Remove the grille by removing the
grille screws around the perimeter of the grille and pulling the grille straight off.
Masking:
o
Mask the entire front baffle of the speaker, including the drivers.
Regardless the color of the
original cabinet (white or black), the baffle is black.
It should remain black, which makes the
details behind the grille recede visually.
o
Mask the two side-located M10 bracket mounting insert points and the one brass M6 insert
point on the back of the back of the cabinet (which comes covered with a rubber plug).
o
Remove the back terminal cover plate and paint it separately (if you decide to paint it).
Mask
the inside of the terminal recess area, including masking over the foam gasket that runs
around the edges to make a water-tight seal against the back terminal cover plate.
The cabinet is made of fiberglass-reinforced ABS and the paint over that material is non-gloss
polyurethane paint, which is used because it has good water, chemical and weather resistance.
If the
cabinet surface is dirty, lightly wipe with a sponge and a small amount of mild liquid dish soap and then
rinse.
Dry the surface and let it completely air dry for at least half an hour.
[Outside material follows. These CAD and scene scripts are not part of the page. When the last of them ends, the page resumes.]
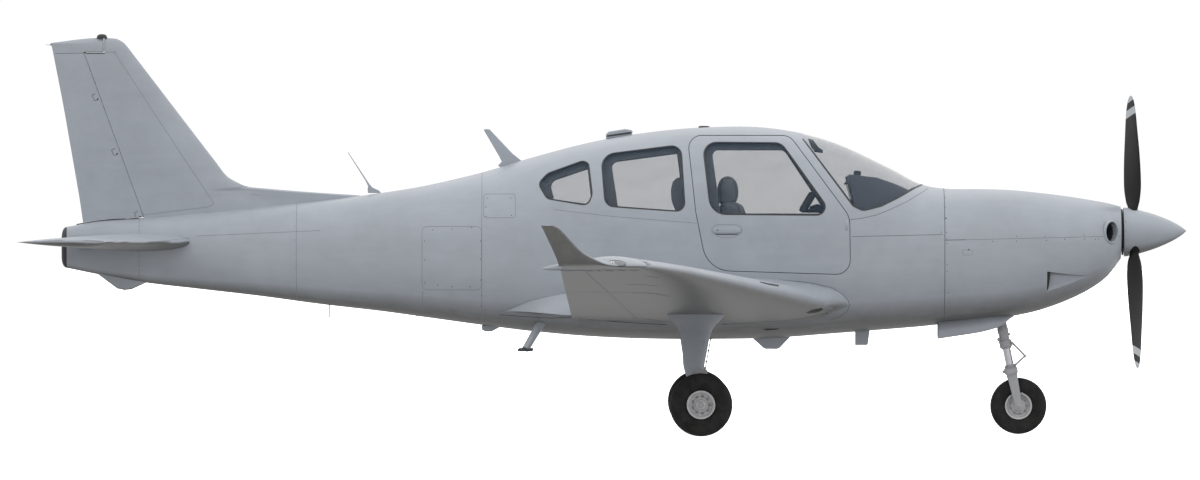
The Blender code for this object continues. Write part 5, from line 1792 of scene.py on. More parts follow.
# Lines, dots and marks of the skin, in pixels of the photograph; the other side mirrors them
marks = {
    # width in metres, points
    "seams": [
        (0.0036, [
            (927.8, 188.7), (907, 201.6), (890, 209.5), (876.7, 214.9), (862, 218.3), (850.2, 219.6),
        ]),
        (0.0046, [(944.8, 240.2), (1104.8, 236.4)]),
        (0.0034, [(850.2, 236.6), (896, 235.6), (943, 234.5)]),
        (0.0034, [
            (779.5, 279.9), (800, 281.5), (815, 283.6), (832.3, 287.7), (842, 294), (848, 300),
            (849.6, 305.5), (847.3, 311.3), (840, 316.5), (829.5, 320.4),
        ]),
        (0.0030, [(608, 292.2), (655, 293), (670, 296)]),
    ],
    "faint": [
        (0.0034, [
            (113.7, 51.5), (147, 102), (180, 152.5), (212.0, 200.5), (214.0, 204.4), (208, 206.9),
            (142.5, 215),
        ]),
        (0.0034, panelLine(rectangle(483.7, 193.9, 515.3, 217.8), 3.0)),
        (0.0034, panelLine(rectangle(422, 226.5, 481.6, 289.8), 5.0)),
        (0.0034, [(422.6, 291), (422.6, 317)]),
        # the line along the stabiliser's lower edge, where it meets the boom: painted shadow
        (0.0034, [(78.6, 250.4), (189.5, 238)]),
        (0.0034, [(553.6, 209.5), (612, 216.4), (696.6, 223.2)]),
        (0.0034, [(196, 236), (320, 230.5)]),
        (0.0030, [(497.3, 313), (530, 300.2), (569, 292.4)]),
        (0.0030, [(962.6, 249.9), (972.2, 249.9), (972.2, 255), (962.6, 255), (962.6, 249.9)]),
    ],
    "streaks": [
        (0.0040, [(102.5, 240.7), (113.5, 240.5)]),
        (0.0060, [(572.3, 317.6), (600, 320.5), (640, 323.3), (667, 324.6)]),
        (0.0060, [(722, 324.2), (760, 322.3), (797.6, 319.7), (828, 312.9)]),
        (0.0050, [(628, 284.5), (642, 284.3), (658, 286)]),
        (0.0040, [(645, 276), (659, 277.5)]),
        (0.0050, [(632, 318.2), (645, 319.0), (662, 320.8)]),
        (0.0050, [(632, 293.3), (641, 292.6), (655, 293.9), (668, 296.2)]),
        (0.0046, [(500, 314.6), (525, 316.6), (550, 318.2), (571, 317.2)]),
    ],
    "patches": [
        # an air inlet near the wing fairing's nose, its opening drawn near black: painted shade
        [(806, 312.6), (811.5, 309.8), (821.5, 307.9), (823.2, 309.4), (817.5, 312.4), (809, 313.6)],
        [(760.4, 281.6), (766, 282.8), (778.6, 284.8), (778.6, 286.6), (770, 285.2), (760.4, 282.6)],
        [(762.3, 329.3), (768, 328.3), (781.8, 328.1), (776, 329.8), (767, 330.3)],
    ],
    # radius in metres, points
    "fasteners": [
        (0.0034, [
            (945.8, 191.4), (945.4, 197.7), (945.6, 207.6), (946.4, 232.2), (946.8, 238.9),
            (947.0, 243.4), (947.2, 264.4), (947.4, 271.3), (948.3, 292.5), (948.7, 302.4),
            (949.2, 314.8), (941.2, 232.2),
        ]),
        (0.0055, [(945.9, 218.2), (968.7, 249.7)]),
        (0.0034, [
            (1016.6, 236.5), (1045.0, 236.6), (1084.1, 235.2), (992.9, 241.5), (1016.6, 241.3),
            (1046.2, 240.4), (1064.7, 239.5), (1084.5, 239.3), (1095.3, 239.1), (1098.8, 239.0),
        ]),
        (0.0036, [
            (432.8, 229.8), (452.3, 229.1), (471.8, 227.5), (424.6, 241), (424.6, 260), (424.6, 282.8),
            (480.6, 241), (480.6, 259), (480.6, 280), (437.6, 285), (452.3, 286.7), (470.2, 286.7),
            (481.5, 295.8), (481.5, 306.2), (487, 198.2), (511, 198.2), (486, 207), (486, 216.5),
            (511.5, 215.5),
        ]),
        (0.0024, [(142.2, y) for y in (226, 236, 246, 256, 266, 276)]),
        (0.0022, [(294.6, y) for y in (212, 226, 240, 254, 268, 282, 294)]),
        (0.0022, [(485.4, y) for y in (226, 240, 254, 268, 282, 296, 310)]),
        (0.0024, [
            (783, 281.6), (797, 283.3), (812, 285.4), (826, 288.6), (838, 294.6), (845, 302.5), (844, 311),
        ]),
    ],
}


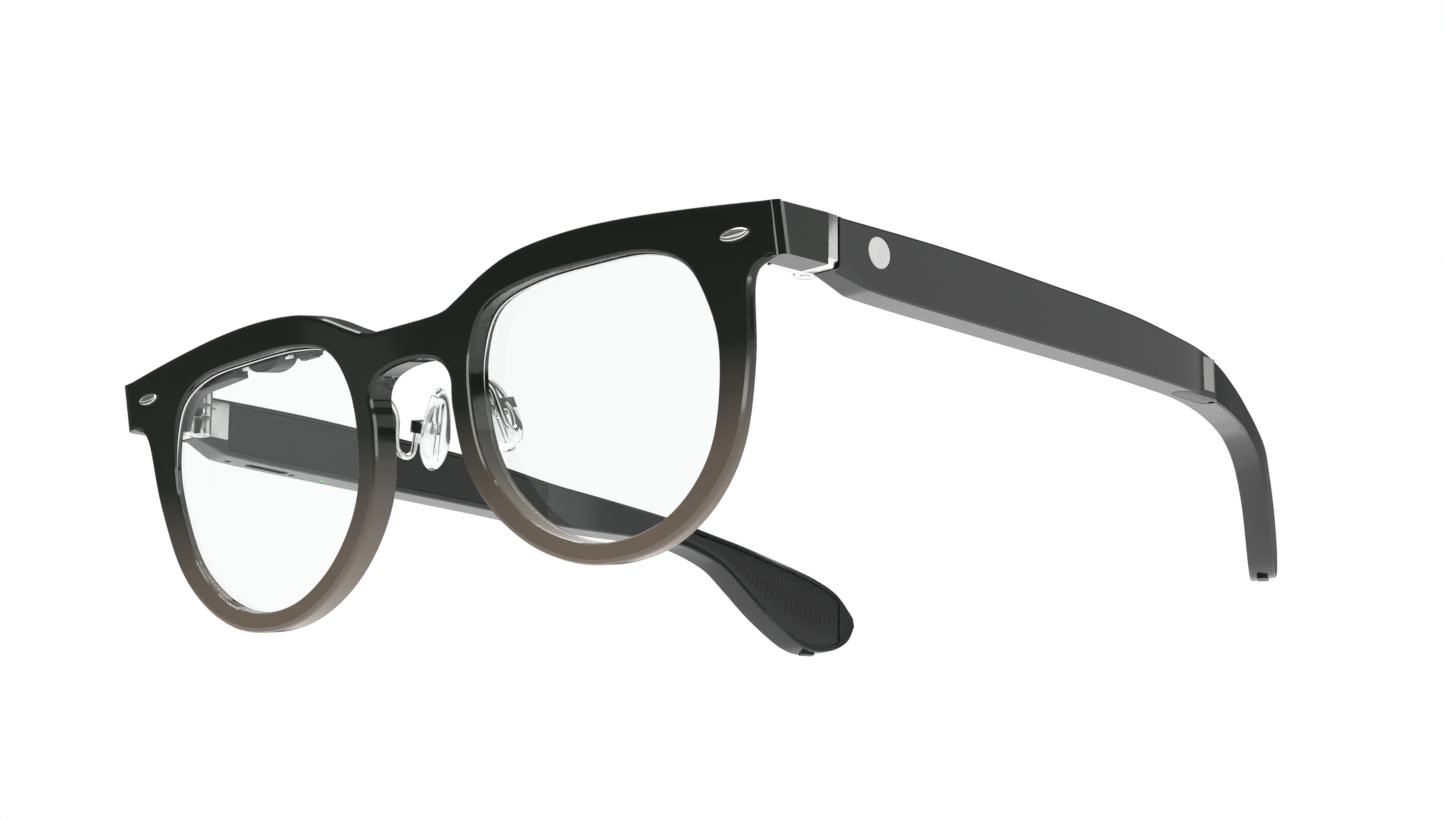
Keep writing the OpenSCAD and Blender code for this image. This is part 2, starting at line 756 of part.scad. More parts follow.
module battery(side) {
    color([0.75, 0.77, 0.8]) on_side(side) temple_frame()
        box(cavity_out - 0.1 - battery_t, cavity_out - 0.1, battery_v, battery_v + battery_l,
            cell_low, battery_top);
}
battery_top = edge_at(temple_top, battery_v + battery_l) - cover_rim - ledge - 0.1;
cell_low = -temple_down + 2.9;
cell_top = temple_up - 2.6;

module circuit_board(side) {
    color([0.1, 0.35, 0.2]) on_side(side) temple_frame() {
        box(cavity_out - 1.1, cavity_out - 0.3, board_v, board_v + board_l, cell_low, cell_top);
        for (v = [1.5, 8.5, 14.5]) {
            box(cavity_out - 2, cavity_out - 1.1, board_v + v, board_v + v + 5,
                cell_low + 1, cell_top - 0.8);
        }
    }
}

module speaker(side) {
    color([0.3, 0.3, 0.32]) on_side(side) temple_frame() {
        box(cavity_out - 2.6, cavity_out - 0.1, speaker_v, speaker_v + speaker_l, cell_low, cell_top);
        translate([cavity_out - 2.6, speaker_v + speaker_l / 2, (cell_low + cell_top) / 2])
            rotate([0, -90, 0]) cylinder(r = 2.2, h = 0.3);
    }
}

// The right speaker sounds through a grille under the temple, the left one through its inner cover
module speaker_grille(side) {
    color([0.06, 0.06, 0.06]) on_side(side) temple_frame() if (side == RIGHT) difference() {
        slot_cut(grille_v, grille_d, grille_l, grille_w, low_edge(grille_v) + 0.35,
            low_edge(grille_v) + wall);
        for (k = [-3 : 3]) translate([side_in + grille_d, grille_v + k * grille_pitch, -20])
            cylinder(r = 0.35, h = 40, $fn = 16);
    } else difference() {
        ear_slot(0, 0.3, cover_t - seat_gap);
        for (k = [-3 : 3]) translate([side_in - 5, speaker_v + speaker_l / 2 + k * grille_pitch, 0])
            rotate([0, 90, 0]) cylinder(r = 0.35, h = 10, $fn = 16);
    }
}

// Steel core that stiffens the curved tip
module tip_core_room(gap) {
    intersection() {
        from_side(0, half_front) polygon([
            [core_v0 - gap, core_mid(core_v0) - 0.6 - gap], [core_v0 - gap, core_mid(core_v0) + 0.6 + gap],
            [core_v1 + gap, core_mid(core_v1) + 0.6 + gap], [core_v1 + gap, core_mid(core_v1) - 0.6 - gap]
        ]);
        inner_slab(core_d - gap, core_d + 1.2 + gap);
    }
}
core_d = temple_t / 2;
core_v1 = temple_len - 24;
function core_mid(v) = (edge_at(temple_top, v) + lookup(v, straight_low)) / 2;

module tip_core(side) {
    color([0.7, 0.7, 0.7]) on_side(side) temple_frame() tip_core_room(0);
}

module tip_grip(side) {
    color([0.1, 0.1, 0.1]) on_side(side) temple_frame() intersection() {
        from_side(0, half_front) polygon(grip_outline(grip_rim + seat_gap));
        inner_slab(0, grip_t);
    }
}

// Small tab under the tip
module tab_box(gap) {
    v = temple_len - 6.5;
    translate([side_in - tip_shift(v) + temple_t / 2, v, -tip_drop]) rotate([0, 0, 30])
        box(-0.9 - gap, 0.9 + gap, -1.3 - gap, 1.3 + gap, -tab_drop, 0.9 + gap);
}

module tip_tab(side) {
    color([0.07, 0.07, 0.07]) on_side(side) temple_frame() tab_box(0);
}

// ---- Wearer's right temple: microphones, status light and control key ----

mic_d = temple_t - 1.9;
light_r = 0.55;
key_z = temple_up - 1.1;
key_w = 2.4;

module right_temple_cuts() {
    slot_cut(grille_v, grille_d, grille_l + 2 * seat_gap, grille_w + 2 * seat_gap, -30,
        low_edge(grille_v) + wall + 0.3);
    for (v = mic_v) translate([side_in + mic_d, v, -20]) cylinder(r = 0.5 + seat_gap, h = 20, $fn = 24);
    translate([side_in + mic_d, light_v, -20]) cylinder(r = light_r + seat_gap, h = 20, $fn = 24);
    slot_cut(key_v, temple_t / 2 + 0.5, key_l + 0.2, key_w + 0.2, key_z - key_travel - 0.25, 30);
    slot_cut(key_v, temple_t / 2 + 0.5, 2.4, 1.4, 0, 30);
}

module microphones() {
    color([0.05, 0.05, 0.05]) on_side(RIGHT) temple_frame() for (v = mic_v)
        translate([side_in + mic_d, v, low_edge(v) + 0.25]) cylinder(r = 0.5, h = wall - 0.3, $fn = 24);
}

module status_light() {
    color([0.2, 0.8, 0.35]) on_side(RIGHT) temple_frame()
        translate([side_in + mic_d, light_v, low_edge(light_v) + 0.05])
            cylinder(r = light_r, h = wall, $fn = 24);
}

module control_key() {
    color([0.12, 0.12, 0.12]) on_side(RIGHT) temple_frame() {
        slot_cut(key_v, temple_t / 2 + 0.5, key_l, key_w, key_z, edge_at(temple_top, key_v) + 0.3);
        slot_cut(key_v, temple_t / 2 + 0.5, 2.1, 1.1, key_z - 0.4, key_z + cut);
    }
}

module key_switch() {
    color([0.8, 0.8, 0.8]) on_side(RIGHT) temple_frame()
        slot_cut(key_v, temple_t / 2 + 0.5, 2.2, 1.2, cell_top + 0.1, key_z - 0.4 - key_travel - 0.05);
}

// ---- Wearer's left temple: charging socket and its plug ----

module port_cuts() {
    x = socket_d;
    slot_cut(socket_v, x, socket_w + 2 * seat_gap, socket_h + 2 * seat_gap, -30, socket_top + seat_gap);
    slot_cut(socket_v, x, socket_w + 0.9, socket_h + 0.3, -30, low_edge(socket_v) + plug_t);
}
socket_top = temple_up - 3.2;

module charging_socket() {
    z0 = low_edge(socket_v) + plug_t + 0.1;
    color([0.7, 0.7, 0.7]) on_side(LEFT) temple_frame() {
        difference() {
            slot_cut(socket_v, socket_d, socket_w, socket_h, z0, socket_top);
            slot_cut(socket_v, socket_d, socket_w - 0.6, socket_h - 0.6, z0 - 1, socket_top - 0.6);
        }
        translate([side_in + socket_d, socket_v, 0])
            box(-0.35, 0.35, -3.3, 3.3, z0 + 0.8, socket_top - 0.3);
    }
}

module port_plug() {
    z0 = low_edge(socket_v);
    stem_top = z0 + plug_t + 2.4;
    color([0.25, 0.26, 0.25]) on_side(LEFT) temple_frame() difference() {
        union() {
            slot_cut(socket_v, socket_d, socket_w + 0.7, socket_h + 0.1, z0, z0 + plug_t);
            slot_cut(socket_v, socket_d, socket_w - 0.9, socket_h - 0.9, z0 + plug_t - cut, stem_top);
        }
        translate([side_in + socket_d, socket_v, 0])
            box(-0.5, 0.5, -3.5, 3.5, z0 + plug_t + 0.5, stem_top + 1);
        translate([side_in + socket_d, socket_v + socket_w / 2, z0]) sphere(r = 0.6, $fn = 24);
    }
}

at_rest() front_frame();
at_rest() on_side(RIGHT) lens();  // lens_right
at_rest() on_side(LEFT) lens();  // lens_left
at_rest() rivets();
at_rest() on_side(RIGHT) hinge_plate();  // hinge_plate_right
at_rest() on_side(LEFT) hinge_plate();  // hinge_plate_left
at_rest() on_side(RIGHT) hinge_pin();  // hinge_pin_right
at_rest() on_side(LEFT) hinge_pin();  // hinge_pin_left
at_rest() on_side(RIGHT) pad_arm();  // pad_arm_right
at_rest() on_side(LEFT) pad_arm();  // pad_arm_left
at_rest() on_side(RIGHT) pad_box();  // pad_box_right
at_rest() on_side(LEFT) pad_box();  // pad_box_left
at_rest() on_side(RIGHT) pad_screw();  // pad_screw_right
at_rest() on_side(LEFT) pad_screw();  // pad_screw_left
at_rest() on_side(RIGHT) nose_pad();  // nose_pad_right
at_rest() on_side(LEFT) nose_pad();  // nose_pad_left
at_rest() display_housing();
at_rest() display_rail();
at_rest() display_carriage();
at_rest() display_optic();
at_rest() display_dial();
at_rest() temple_shell(RIGHT);  // temple_shell_right
at_rest() temple_shell(LEFT);  // temple_shell_left
at_rest() temple_cover(RIGHT);  // temple_cover_right
at_rest() temple_cover(LEFT);  // temple_cover_left
at_rest() on_side(RIGHT) temple_knuckle();  // temple_knuckle_right
at_rest() on_side(LEFT) temple_knuckle();  // temple_knuckle_left
at_rest() emblem(RIGHT);  // emblem_right
at_rest() emblem(LEFT);  // emblem_left
at_rest() battery(RIGHT);  // battery_right
at_rest() battery(LEFT);  // battery_left
at_rest() circuit_board(RIGHT);  // circuit_board_right
at_rest() circuit_board(LEFT);  // circuit_board_left
at_rest() speaker(RIGHT);  // speaker_right
at_rest() speaker(LEFT);  // speaker_left
at_rest() speaker_grille(RIGHT);  // speaker_grille_right
at_rest() speaker_grille(LEFT);  // speaker_grille_left
at_rest() tip_core(RIGHT);  // tip_core_right
at_rest() tip_core(LEFT);  // tip_core_left
at_rest() tip_grip(RIGHT);  // tip_grip_right
at_rest() tip_grip(LEFT);  // tip_grip_left
at_rest() tip_tab(RIGHT);  // tip_tab_right
at_rest() tip_tab(LEFT);  // tip_tab_left
at_rest() microphones();
at_rest() status_light();
at_rest() control_key();
at_rest() key_switch();
at_rest() charging_socket();
at_rest() port_plug();
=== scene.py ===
import json
import math

import bmesh
import bpy
import numpy as np
from mathutils import Matrix, Vector
from mathutils.geometry import delaunay_2d_cdt


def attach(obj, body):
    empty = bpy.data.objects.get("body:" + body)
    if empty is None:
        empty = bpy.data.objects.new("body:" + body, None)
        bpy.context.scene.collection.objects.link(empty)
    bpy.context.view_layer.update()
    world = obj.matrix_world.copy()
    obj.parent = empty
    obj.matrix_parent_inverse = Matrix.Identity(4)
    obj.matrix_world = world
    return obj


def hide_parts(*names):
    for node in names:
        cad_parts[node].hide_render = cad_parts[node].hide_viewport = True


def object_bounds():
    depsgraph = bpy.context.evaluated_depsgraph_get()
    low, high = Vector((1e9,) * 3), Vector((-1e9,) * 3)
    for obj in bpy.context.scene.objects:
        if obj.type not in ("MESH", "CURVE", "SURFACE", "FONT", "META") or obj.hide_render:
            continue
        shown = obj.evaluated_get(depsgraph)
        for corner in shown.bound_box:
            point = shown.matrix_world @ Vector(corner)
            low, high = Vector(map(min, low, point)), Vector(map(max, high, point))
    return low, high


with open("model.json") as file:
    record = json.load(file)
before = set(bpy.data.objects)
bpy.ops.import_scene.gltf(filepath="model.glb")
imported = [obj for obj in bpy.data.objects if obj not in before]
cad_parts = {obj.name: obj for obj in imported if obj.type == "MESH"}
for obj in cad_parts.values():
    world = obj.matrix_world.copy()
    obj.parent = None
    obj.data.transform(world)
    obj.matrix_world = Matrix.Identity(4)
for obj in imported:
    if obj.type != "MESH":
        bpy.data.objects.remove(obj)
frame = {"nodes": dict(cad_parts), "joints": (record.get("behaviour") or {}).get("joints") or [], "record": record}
cad_low, cad_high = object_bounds()
JOINTS = {j["name"]: j for j in frame["joints"]}
MM = 0.001
SIDES = {"left": 1, "right": -1}

# ---- Sizes in millimetres, as in the part's source ----
LENS_W, LENS_H, BRIDGE_W = 48.8, 40.7, 26.2
FRAME_T, FACE_DROP = 4.9, 4.11
BROW_H, BRIDGE_H, RIM_BOTTOM, RIM_SIDE, RIM_NOSE, END_W = 5.5, 5.9, 3.2, 5.8, 4.4, 13.5
TEMPLE_LEN, TEMPLE_T, TEMPLE_UP, TEMPLE_DOWN = 140.4, 5.2, 4.2, 6.1
TIP_DROP, TIP_IN, PANTO = 25.1, 24, 10.5
HINGE_Y, HINGE_UP, HINGE_GAP, STRIP_W = 16, 17.15, 0.2, 2.2
# The last size is the radius of the painted highlight bead along the top of each lens
LENS_LIP, LENS_T, HIGHLIGHT_R = 0.45, 1.1, 0.16
PAD_H, PAD_W, PAD_X, PAD_Y, PAD_UP, PAD_BACK, ARM_R = 13, 7.6, 9.2, 10.9, 4.4, 1.35, 0.5
LENS_CX = (BRIDGE_W + LENS_W) / 2
LENS_TOP = LENS_H / 2
HALF = BRIDGE_W / 2 + LENS_W + END_W
WRAP_R = (HALF ** 2 + FACE_DROP ** 2) / (2 * FACE_DROP)
SIDE_IN = HALF - TEMPLE_T
END_TOP, END_LOW = TEMPLE_UP - 0.75, -TEMPLE_DOWN + 1.9
NOSE_X = BRIDGE_W / 2 - RIM_NOSE

# ---- Frames ----
PIN = Vector(JOINTS["fold_left"]["pos_m"])
UP = Vector(JOINTS["fold_left"]["axis"]).normalized()
ALONG = UP.cross(Vector((1, 0, 0)))


def axes_matrix(origin, x, y, z):
    m = Matrix((x, y, z)).transposed().to_4x4()
    m.translation = origin
    return m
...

The painted surface is usually sufficiently rough to allow for good adhesion, but in areas of the cabinet
where there may not be much paint texture, it is sometimes best to very lightly roughen the surface to
provide a surface to which the new paint can grip using fine-grade sandpaper.
Again, any roughing
should be very light, and the surface should not feel “glass smooth” when you are done.
Don’t
roughen so much as to remove the paint, which is a thin layer.
The surface requires no primer paint, however for maximum adhesion, you can use any sort of
bonding primer that is designed to work over polyurethane and to which the paint type that you intend
to use will stick.
The choice of paint type depends on the circumstances in which the speaker will be installed.
Just
about any solvent-based paint can be used, however the paint must be of a type that stands up to the
expected elements to which the speaker will be subjected, including precipitation, UV and any
corrosive air.
Consider the UV resistance, mold resistance, corrosion resistance, and general
weatherability of the paint.
For both primer (if used) and paint, always test on a small area first.
Apply the paint in multiple thin layers, allowing each layer to dry completely according to the
instructions on your brand of paint before applying the next layer.
In addition to the cabinet, paint the already-removed terminal cover plate, if desired.